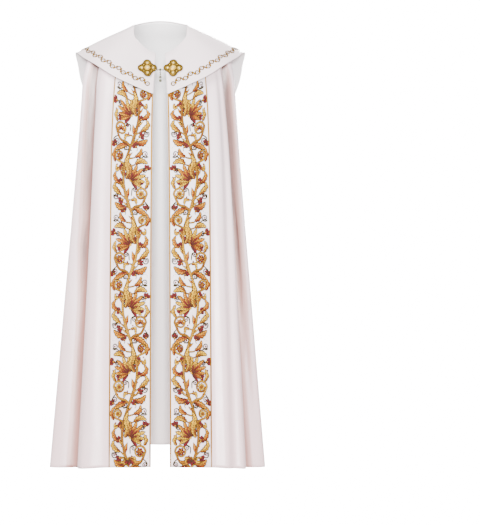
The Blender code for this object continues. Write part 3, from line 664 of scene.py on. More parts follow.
def satin(name, light, shade, folds, warp=0.0004, weft=0.0011, roughness=0.34):
    """Satin: long warp floats, slubs, a soft cloudiness, painted shade in the folds, and painted shade that darkens
    it towards the hem.
    """
    look = Look(name, roughness=roughness, sheen_weight=0.12, sheen_roughness=0.45, specular_ior_level=0.9)
    place = look.place()
    uv, u, v = look.cloth_place()
    colour = look.mix(look.ramp(look.noise(place, 2.6, 4), (0.35, 0.0), (0.65, 1.0)), light, shade)
    slub = look.ramp(look.noise(uv, (900, 26, 1), 2), (0.42, 0.0), (0.75, 0.1))
    colour = look.mix(slub, colour, shade, "MULTIPLY")
    # Painted shade, brownish, in the folds: the fold mask from the cloth, with a little noise
    hollow = look.fact("along") + (look.noise(uv, (46, 1.2, 1), 2) - 0.5) * 0.1
    fold_shade = look.ramp(hollow, (0.14, WHITE), *folds, ease="EASE")
    # Painted shade that darkens the cloth towards the hem, with a drifting edge
    low = look.out("ShaderNodeSeparateXYZ", place, output=2) * -0.72
    drift = look.noise(place, (5, 5, 1.4), 2) - 0.5
    hem_painted_shade = look.ramp(low + drift, (0.25, WHITE), (1.0, HEM_PAINTED_SHADE))
    look.to("Base Color", look.mix(1.0, look.mix(1.0, colour, hem_painted_shade, "MULTIPLY"), fold_shade, "MULTIPLY"))
    float_wave = u.wave(warp)
    weave = float_wave + (v * (TAU / weft) + float_wave).sine() * 0.6
    fine = look.bump(weave, 0.1, 0.00012)
    look.to("Normal", look.bump(look.noise(uv, (34, 7, 1), 3), 0.22, 0.003, fine))
    look.uneven_roughness(look.noise(uv, (60, 14, 1), 2), roughness - 0.07, roughness + 0.09)
    return look.material


def thread(name, *stops, pitch=0.0009, metallic=0.0, spread=0.4, ribs=0.0):
    """Satin stitch: threads lie across each shape, and the colour runs from its root to its tip."""
    look = Look(name, roughness=0.5, metallic=metallic, specular_ior_level=0.18)
    _, u, v = look.cloth_place()
    line = u + look.math("ABSOLUTE", v) * -0.8
    tone = (look.fact("tone") - 0.5) * spread
    mottle = (look.noise(look.place(), 260, 3) - 0.5) * 0.55
    colour = look.ramp(look.fact("along") + tone + mottle, *stops)
    strand = look.noise(look.out("ShaderNodeCombineXYZ", line, v), (2600, 90, 1), 1)
    colour = look.mix(look.ramp(strand, (0.3, 0.5), (0.62, 0.0)), colour, (0.4, 0.3, 0.22), "MULTIPLY")
    if ribs:
        dip = look.ramp(line.wave(ribs), (0.1, 0.0), (0.75, 0.85))
        colour = look.mix(dip, colour, (0.4, 0.18, 0.06), "MULTIPLY")
    look.to("Base Color", colour)
    look.to("Normal", look.bump(line.wave(pitch) + strand, 0.5, 0.00016))
    return look.material


def embroidery_looks():
    """The threads, in the order of the slots."""
    threads = {
        "yellow": (((0.0, (0.24, 0.052, 0.0)), (0.18, (0.46, 0.215, 0.0)), (0.55, (0.82, 0.49, 0.01))),
                   {"ribs": 0.0075}),
        "outline": (((0.2, (0.036, 0.023, 0.003)), (0.8, (0.016, 0.009, 0.002))), {"pitch": 0.0006}),
        "crimson": (((0.1, (0.06, 0.001, 0.005)), (0.6, (0.13, 0.003, 0.009)), (0.95, (0.22, 0.01, 0.018))), {}),
        "stem": (((0.1, (0.28, 0.115, 0.0)), (0.5, (0.58, 0.32, 0.004)), (0.9, (0.24, 0.09, 0.0))),
                 {"spread": 0.9, "ribs": 0.006}),
        "grey": (((0.2, (0.07, 0.085, 0.11)), (0.8, (0.16, 0.18, 0.22))), {}),
        "orange": (((0.0, (0.15, 0.006, 0.001)), (0.22, (0.38, 0.08, 0.0)), (0.7, (0.68, 0.3, 0.002))),
                   {"ribs": 0.0075}),
        "gold": (((0.2, (0.26, 0.11, 0.0)), (0.8, (0.36, 0.17, 0.0))), {"metallic": 0.1}),
        "field": (((0.3, (0.8, 0.75, 0.3)), (0.7, (0.85, 0.81, 0.42))), {"spread": 0.1}),
        "copper": (((0.2, (0.18, 0.066, 0.002)), (0.8, (0.3, 0.135, 0.004))), {}),
        "bronze": (((0.2, (0.042, 0.02, 0.001)), (0.8, (0.08, 0.04, 0.002))), {}),
        "olive": (((0.2, (0.07, 0.038, 0.001)), (0.8, (0.12, 0.068, 0.002))), {}),
    }
    return [thread("thread_" + name, *stops, **options) for name, (stops, options) in threads.items()]


def gilt(name, light, dark, roughness=0.27, grain=900):
    """Gilt metal: bright on its edges and darker in its recesses, from patina and painted shade; unevenly rough."""
    look = Look(name, metallic=0.84, roughness=roughness)
    place = look.place()
    # Patina and painted shade: dark in the recesses, light on the edges
    recess_patina_and_shade = look.ramp(look.out("ShaderNodeNewGeometry", output="Pointiness"), (0.44, 0.0), (0.56, 1.0))
    mottle = look.ramp(look.noise(place, 320, 3), (0.3, 0.0), (0.7, 0.35))
    look.to("Base Color", look.mix(mottle, look.mix(recess_patina_and_shade, dark, light), dark))
    look.uneven_roughness(look.noise(place, 700, 2), roughness - 0.08, roughness + 0.12)
    look.to("Normal", look.bump(look.noise(place, grain, 2), 0.25, 0.0002))
    return look.material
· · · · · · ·
Make an exact copy of the material above.

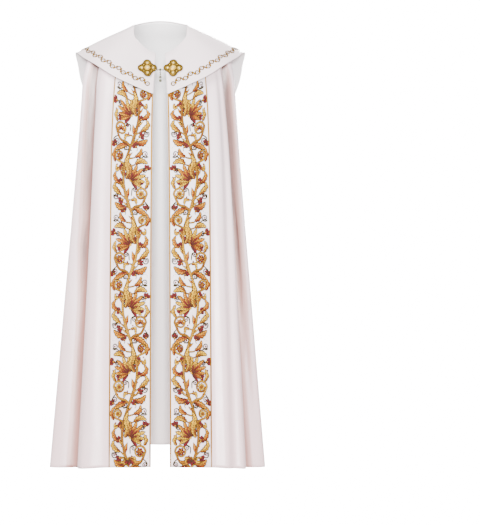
The Blender code for this object continues. Write part 3, from line 664 of scene.py on. More parts follow.
def satin(name, light, shade, folds, warp=0.0004, weft=0.0011, roughness=0.34):
    """Satin: long warp floats, slubs, a soft cloudiness, painted shade in the folds, and painted shade that darkens
    it towards the hem.
    """
    look = Look(name, roughness=roughness, sheen_weight=0.12, sheen_roughness=0.45, specular_ior_level=0.9)
    place = look.place()
    uv, u, v = look.cloth_place()
    colour = look.mix(look.ramp(look.noise(place, 2.6, 4), (0.35, 0.0), (0.65, 1.0)), light, shade)
    slub = look.ramp(look.noise(uv, (900, 26, 1), 2), (0.42, 0.0), (0.75, 0.1))
    colour = look.mix(slub, colour, shade, "MULTIPLY")
    # Painted shade, brownish, in the folds: the fold mask from the cloth, with a little noise
    hollow = look.fact("along") + (look.noise(uv, (46, 1.2, 1), 2) - 0.5) * 0.1
    fold_shade = look.ramp(hollow, (0.14, WHITE), *folds, ease="EASE")
    # Painted shade that darkens the cloth towards the hem, with a drifting edge
    low = look.out("ShaderNodeSeparateXYZ", place, output=2) * -0.72
    drift = look.noise(place, (5, 5, 1.4), 2) - 0.5
    hem_painted_shade = look.ramp(low + drift, (0.25, WHITE), (1.0, HEM_PAINTED_SHADE))
    look.to("Base Color", look.mix(1.0, look.mix(1.0, colour, hem_painted_shade, "MULTIPLY"), fold_shade, "MULTIPLY"))
    float_wave = u.wave(warp)
    weave = float_wave + (v * (TAU / weft) + float_wave).sine() * 0.6
    fine = look.bump(weave, 0.1, 0.00012)
    look.to("Normal", look.bump(look.noise(uv, (34, 7, 1), 3), 0.22, 0.003, fine))
    look.uneven_roughness(look.noise(uv, (60, 14, 1), 2), roughness - 0.07, roughness + 0.09)
    return look.material


def thread(name, *stops, pitch=0.0009, metallic=0.0, spread=0.4, ribs=0.0):
    """Satin stitch: threads lie across each shape, and the colour runs from its root to its tip."""
    look = Look(name, roughness=0.5, metallic=metallic, specular_ior_level=0.18)
    _, u, v = look.cloth_place()
    line = u + look.math("ABSOLUTE", v) * -0.8
    tone = (look.fact("tone") - 0.5) * spread
    mottle = (look.noise(look.place(), 260, 3) - 0.5) * 0.55
    colour = look.ramp(look.fact("along") + tone + mottle, *stops)
    strand = look.noise(look.out("ShaderNodeCombineXYZ", line, v), (2600, 90, 1), 1)
    colour = look.mix(look.ramp(strand, (0.3, 0.5), (0.62, 0.0)), colour, (0.4, 0.3, 0.22), "MULTIPLY")
    if ribs:
        dip = look.ramp(line.wave(ribs), (0.1, 0.0), (0.75, 0.85))
        colour = look.mix(dip, colour, (0.4, 0.18, 0.06), "MULTIPLY")
    look.to("Base Color", colour)
    look.to("Normal", look.bump(line.wave(pitch) + strand, 0.5, 0.00016))
    return look.material


def embroidery_looks():
    """The threads, in the order of the slots."""
    threads = {
        "yellow": (((0.0, (0.24, 0.052, 0.0)), (0.18, (0.46, 0.215, 0.0)), (0.55, (0.82, 0.49, 0.01))),
                   {"ribs": 0.0075}),
        "outline": (((0.2, (0.036, 0.023, 0.003)), (0.8, (0.016, 0.009, 0.002))), {"pitch": 0.0006}),
        "crimson": (((0.1, (0.06, 0.001, 0.005)), (0.6, (0.13, 0.003, 0.009)), (0.95, (0.22, 0.01, 0.018))), {}),
        "stem": (((0.1, (0.28, 0.115, 0.0)), (0.5, (0.58, 0.32, 0.004)), (0.9, (0.24, 0.09, 0.0))),
                 {"spread": 0.9, "ribs": 0.006}),
        "grey": (((0.2, (0.07, 0.085, 0.11)), (0.8, (0.16, 0.18, 0.22))), {}),
        "orange": (((0.0, (0.15, 0.006, 0.001)), (0.22, (0.38, 0.08, 0.0)), (0.7, (0.68, 0.3, 0.002))),
                   {"ribs": 0.0075}),
        "gold": (((0.2, (0.26, 0.11, 0.0)), (0.8, (0.36, 0.17, 0.0))), {"metallic": 0.1}),
        "field": (((0.3, (0.8, 0.75, 0.3)), (0.7, (0.85, 0.81, 0.42))), {"spread": 0.1}),
        "copper": (((0.2, (0.18, 0.066, 0.002)), (0.8, (0.3, 0.135, 0.004))), {}),
        "bronze": (((0.2, (0.042, 0.02, 0.001)), (0.8, (0.08, 0.04, 0.002))), {}),
        "olive": (((0.2, (0.07, 0.038, 0.001)), (0.8, (0.12, 0.068, 0.002))), {}),
    }
    return [thread("thread_" + name, *stops, **options) for name, (stops, options) in threads.items()]


def gilt(name, light, dark, roughness=0.27, grain=900):
    """Gilt metal: bright on its edges and darker in its recesses, from patina and painted shade; unevenly rough."""
    look = Look(name, metallic=0.84, roughness=roughness)
    place = look.place()
    # Patina and painted shade: dark in the recesses, light on the edges
    recess_patina_and_shade = look.ramp(look.out("ShaderNodeNewGeometry", output="Pointiness"), (0.44, 0.0), (0.56, 1.0))
    mottle = look.ramp(look.noise(place, 320, 3), (0.3, 0.0), (0.7, 0.35))
    look.to("Base Color", look.mix(mottle, look.mix(recess_patina_and_shade, dark, light), dark))
    look.uneven_roughness(look.noise(place, 700, 2), roughness - 0.08, roughness + 0.12)
    look.to("Normal", look.bump(look.noise(place, grain, 2), 0.25, 0.0002))
    return look.material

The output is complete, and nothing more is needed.